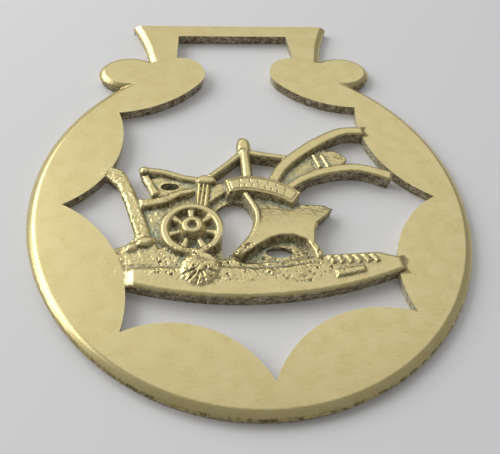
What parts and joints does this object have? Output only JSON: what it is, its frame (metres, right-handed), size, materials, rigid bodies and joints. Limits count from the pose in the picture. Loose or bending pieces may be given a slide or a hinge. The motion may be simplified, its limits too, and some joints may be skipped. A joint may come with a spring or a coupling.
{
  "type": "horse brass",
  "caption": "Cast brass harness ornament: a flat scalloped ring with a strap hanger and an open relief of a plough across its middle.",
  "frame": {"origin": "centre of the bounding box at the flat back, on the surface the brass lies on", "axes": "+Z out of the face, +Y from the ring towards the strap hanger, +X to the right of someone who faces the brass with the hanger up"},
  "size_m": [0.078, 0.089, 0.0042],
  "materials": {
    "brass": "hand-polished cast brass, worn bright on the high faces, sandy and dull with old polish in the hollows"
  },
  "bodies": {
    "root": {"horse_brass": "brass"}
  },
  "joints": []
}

# # # # # # #

### [DESCRIPTION OF THE TASK]
Pick out the lines above that hold the string "bodies" and show them.

### [THE SOLUTION]
What parts and joints does this object have? Output only JSON: what it is, its frame (metres, right-handed), size, materials, rigid bodies and joints. Limits count from the pose in the picture. Loose or bending pieces may be given a slide or a hinge. The motion may be simplified, its limits too, and some joints may be skipped. A joint may come with a spring or a coupling.
  "bodies": {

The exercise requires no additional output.